Our own confusion as to what to make of the film is much like that of the characters as to what to make of the Martians: the film invades our mind the way the Martians invades the Earth in the film. To add to this ambiguity, it tries to confuse our sexuality, perhaps because it's already the most ambiguous aspect of our existence, able to cause suffering and happiness equally. (It's probably because I found out from the film what sexuality is as a child that I became so repressed.)
The Martians' face has no flesh, making it look like a death's head, with only eyes and brains just to add to our sense of mortality. The characters' initial optimism about the Martians is similar to that which our society had towards death until the Death of God, symbolized by the Martians' shooting the dove (the Holy Spirit). Hence, one religious character initially sees the Martians (death) as the solution to everything (heaven). The dove is released at a time of great suspense to suppress it with a symbol of perfection, thereby violating the unknown with arbitrary values of good and evil. . At the news of the Martians, the first question from a journalist is "do they have two sexes?" in an attempt to put the unknown into a duality, much like heaven and hell, or tragedy and comedy. In Las Vegas, a fallen sign says "Stardust: Enter the Night", another existential reference to death.
Some characters think the Martians misunderstand them, but their telepathy makes this impossible, making their actions a reflection of humans' reaction to them: the way the unknown unfolds to us is a reflection of our attitude towards it. By subjecting the unknown to the known, the humans are actually the ones invading the unknown, and it retaliates. Because of their telepathy, they have no need for symbols, which are offensive to them, hence they wreak havoc at any symbol or symbolic moment (treaties, newscasts, monuments, meetings).
This is why they're afraid of lipstick, of pets (symbols of the affection people won't give each other) and why they crave both to be nude and to see humans nude (stripped of symbols).
Every symbol is also a symbol of the known, which humans look at merely to look away from the unknown. This is why Islam forbids the portrayal of Allah, which may be why the film shows a peaceful Mecca in a montage of violence. However, when one character says to another he's become a muslim, the only reaction the other gives is "you gave up pork", again focusing only on what's known for sure.
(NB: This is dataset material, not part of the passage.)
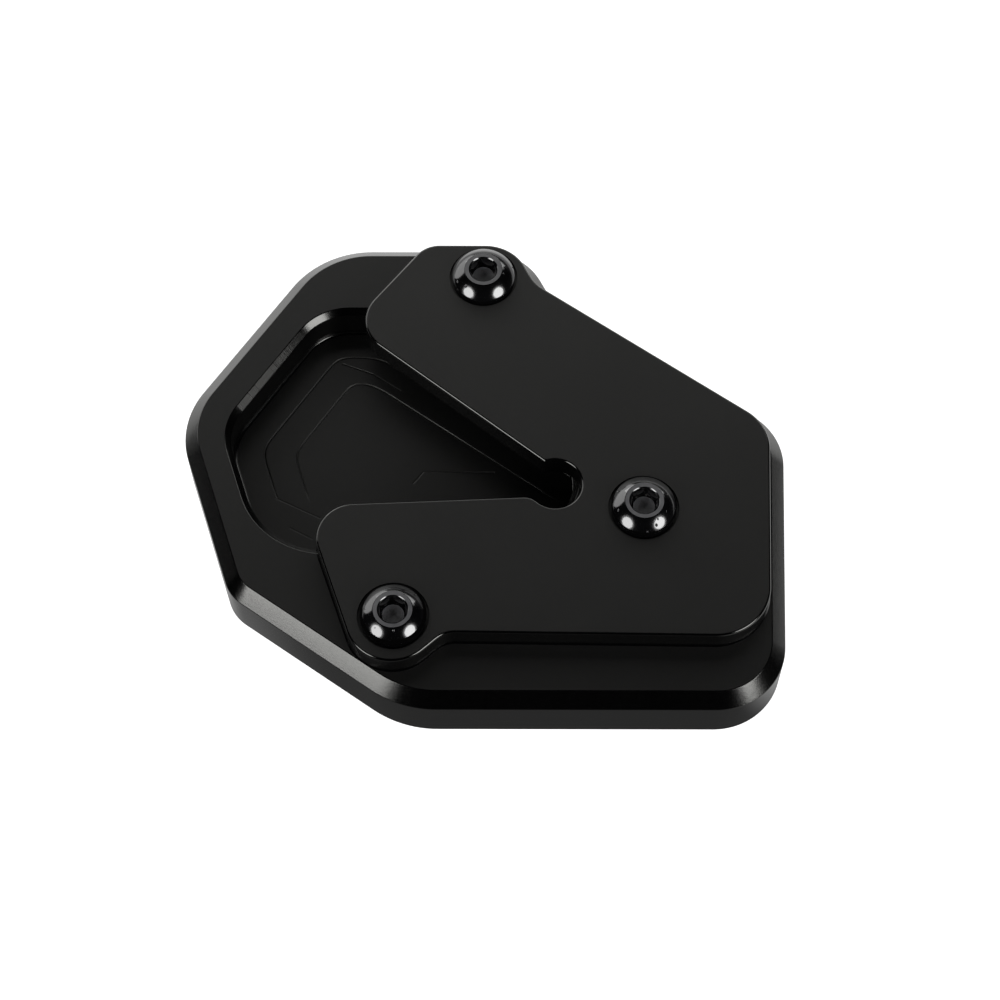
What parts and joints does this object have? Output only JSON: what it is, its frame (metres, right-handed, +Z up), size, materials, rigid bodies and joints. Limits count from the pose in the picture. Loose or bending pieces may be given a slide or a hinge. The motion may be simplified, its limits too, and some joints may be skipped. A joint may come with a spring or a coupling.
{
  "type": "kickstand foot enlarger",
  "caption": "Wide sole for a motorcycle side stand: a bevelled base plate with a foot-shaped pocket, and a forked clamp plate screwed over it to trap the stand's foot.",
  "frame": {"origin": "on the ground, under the middle of the whole object's box", "axes": "+Z up, +X along the length from the mouth of the notch to the heel screw's end, +Y towards the edge with the boss of the upper arm"},
  "size_m": [0.0992, 0.0851, 0.0175],
  "materials": {
    "anodised_base": "black anodised, satin on the faces and brighter on the milled bevels",
    "anodised_clamp": "black anodised, satin, with edges that are rounded and catch the light",
    "black_screw": "blackened steel, glossy"
  },
  "bodies": {
    "root": {"base_plate": "anodised_base", "clamp_plate": "anodised_clamp", "screw_upper_arm": "black_screw", "screw_heel": "black_screw", "screw_lower_arm": "black_screw"}
  },
  "joints": []
}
Later, this character survives a confrontation with dozens of Martians because he takes of his symbolic armor and says “No weapon, no clown outfit, just me" and takes a leap of faith, at which the Martians once more reflect the human they're faced with by dropping their own weapons: the way the unknown unfolds to us is a reflection of our attitude towards it.
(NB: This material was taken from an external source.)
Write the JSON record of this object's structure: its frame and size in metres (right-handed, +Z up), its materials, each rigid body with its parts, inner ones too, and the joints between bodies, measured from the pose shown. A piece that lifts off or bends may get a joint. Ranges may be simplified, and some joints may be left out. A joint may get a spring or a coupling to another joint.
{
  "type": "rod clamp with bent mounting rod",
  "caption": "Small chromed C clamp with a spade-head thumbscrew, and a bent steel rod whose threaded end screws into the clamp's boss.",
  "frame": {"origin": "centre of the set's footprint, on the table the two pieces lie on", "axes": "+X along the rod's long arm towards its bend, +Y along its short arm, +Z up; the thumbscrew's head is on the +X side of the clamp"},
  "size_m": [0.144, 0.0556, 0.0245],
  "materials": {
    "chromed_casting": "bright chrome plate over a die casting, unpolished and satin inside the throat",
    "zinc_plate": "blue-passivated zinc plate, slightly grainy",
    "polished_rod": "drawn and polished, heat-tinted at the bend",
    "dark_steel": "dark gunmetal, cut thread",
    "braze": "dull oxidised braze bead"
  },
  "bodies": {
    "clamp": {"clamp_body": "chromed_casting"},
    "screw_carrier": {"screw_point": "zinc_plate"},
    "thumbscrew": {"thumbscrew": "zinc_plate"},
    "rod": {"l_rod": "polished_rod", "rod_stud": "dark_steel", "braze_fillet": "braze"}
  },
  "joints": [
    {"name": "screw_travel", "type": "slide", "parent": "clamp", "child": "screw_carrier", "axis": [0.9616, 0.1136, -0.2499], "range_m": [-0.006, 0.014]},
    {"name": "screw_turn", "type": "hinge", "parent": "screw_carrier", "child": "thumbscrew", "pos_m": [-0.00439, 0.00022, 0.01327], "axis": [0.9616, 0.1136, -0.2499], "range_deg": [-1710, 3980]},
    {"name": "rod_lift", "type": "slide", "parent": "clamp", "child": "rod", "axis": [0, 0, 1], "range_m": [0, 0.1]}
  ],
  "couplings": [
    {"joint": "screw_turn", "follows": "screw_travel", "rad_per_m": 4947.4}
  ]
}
The scientist in the film believes that development equals civilization, representing the modernist paradigm inherited from the Christian duality of the omnipotent god and impotent devil. But the translation isn't perfect because ambiguity is lost in translation. Even as the translation is saying “the fundamental truth is the self-determination of the cosmos,” however, the president is only concerned with asking to make sure "how many centuries" it said earlier, being fixated on numbers because they're the only thing that's not ambiguous: like symbols, the numbers give him something else to focus on, no matter what. When the Martians see the humans try to control the universe with symbols (a dove magically puts the universe into peace mode), they decide that humans don't respect the self-determination of the universe which they see as the fundamental truth. The translation ends with "Dark is the Swede that mows like a harvest," which may be a reference to The Seventh Seal, a Swedish film about the Grim Reaper, and a hint that if they did not accept their fundamental truth, they would die. Since they consider it so important, the "donut sign" must be a symbol of the universe's self-containedness (its appellation being another satire of human egocentrism).
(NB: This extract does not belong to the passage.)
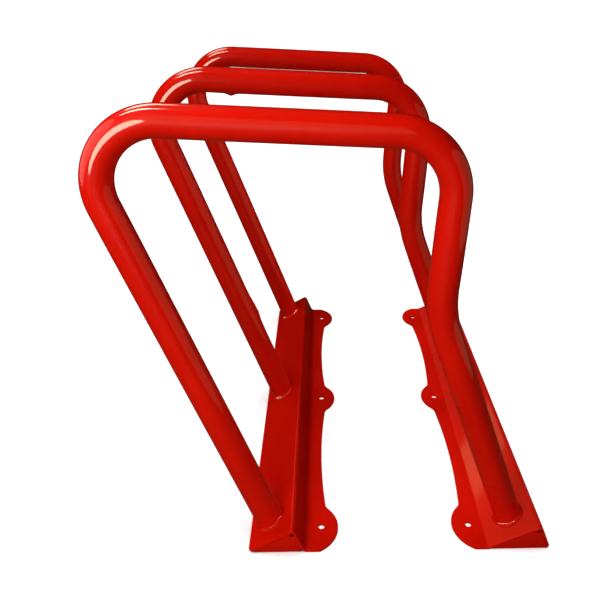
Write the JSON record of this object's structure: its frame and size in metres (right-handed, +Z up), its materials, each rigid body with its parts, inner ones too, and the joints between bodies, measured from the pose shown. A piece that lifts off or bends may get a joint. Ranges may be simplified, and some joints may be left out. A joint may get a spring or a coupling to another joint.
{
  "type": "hoop parking stand",
  "caption": "Floor-bolted steel parking stand: bent tube hoops that lean to one side, welded across folded plate rails with anchor lugs, to hold and lock parked machines.",
  "frame": {"origin": "on the floor plane, at the centre of the rectangle of the outer anchor holes, which is also the middle of the rails' length", "axes": "+X across the stand, from the rail that the hoops lean out over towards the other rail; +Y along the rails; +Z up from the floor"},
  "size_m": [0.7268, 0.896, 0.7535],
  "materials": {
    "red_paint": "glossy red enamel or powder coat over welded steel, slight orange peel",
    "weld_paint": "the same red coat over a rippled weld bead"
  },
  "bodies": {
    "root": {"rail_high_side": "red_paint", "rail_low_side": "red_paint", "hoop_front": "red_paint", "hoop_middle": "red_paint", "hoop_rear": "red_paint", "end_cap_high_front": "red_paint", "end_cap_high_rear": "red_paint", "end_cap_low_front": "red_paint", "end_cap_low_rear": "red_paint", "foot_weld_high_front": "weld_paint", "foot_weld_high_middle": "weld_paint", "foot_weld_high_rear": "weld_paint", "foot_weld_low_front": "weld_paint", "foot_weld_low_middle": "weld_paint", "foot_weld_low_rear": "weld_paint", "cap_weld_high_front": "weld_paint", "cap_weld_high_rear": "weld_paint", "cap_weld_low_front": "weld_paint", "cap_weld_low_rear": "weld_paint"}
  },
  "joints": []
}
The president is killed by a fake hand, mocking his desire for a symbol of peace and implying that such illusion of control kills. Just before this happens, the Martians also mock the humans by throwing a snowball into the room as if it were a weapon, implying the destructivity of symbols.
It all turns around when one character, who till then seemed like the least important because of his lack of egocentrism, cares for someone other than himself (his grandmother) so that for the first time we have a character we actually really don't want to die. (This is also partly why the writer allowed the muslim to survive later, as he took on those Martians to save others.)
In the very moment he saves his grandmother, the Martians die when suddenly exposed to a song, the "Indian Love Call", which is so fitting in a surreal Tim Burton-style film because it starts out without lyrics and puts pure expression in sound, making it sound very transcendental: once we transcend ourselves, the unknown no longer seems monstrous. More importantly, the song softens the anger of the screenwriter at the artificiality of society. Then at the film's conclusion, after all its satire it seems for a moment like it's about to end on a patriotic note with the “Star-Spangled Banner” until it shows grandma covering her ears: in its pomposity, the song is antipodal to the song that saved the Earth.
Some egocentrism-themed easter eggs:
— Even when the UFO lands, the camera stays on the newscaster. Before, one character said to her dog, “All of these people here… to see you" and a newscaster said about why so many people were coming “Or was it simply to say, ‘I was here’?”
— A dog barks at an alien on the TV from the very corner that the alien is looking at, reminding us of our own egocentric feelings as a child that we could be watched from the TV.
— At the landing, all people in the first row are New Age hippies: their "law of attraction" is as egocentric a model of the universe as there ever was.
— A soldier thinks he can surrender in the name of the entire USA by picking up a flag (another symbol).
— At a military funeral, everyone starts at all three salutary gunshots as if they feel fired at personally.
— One character who's flirting with a Martian in disguise is oblivious despite the fact that all his attention is focused on her, reflecting how for many people, sexuality is more about themselves than about the other person.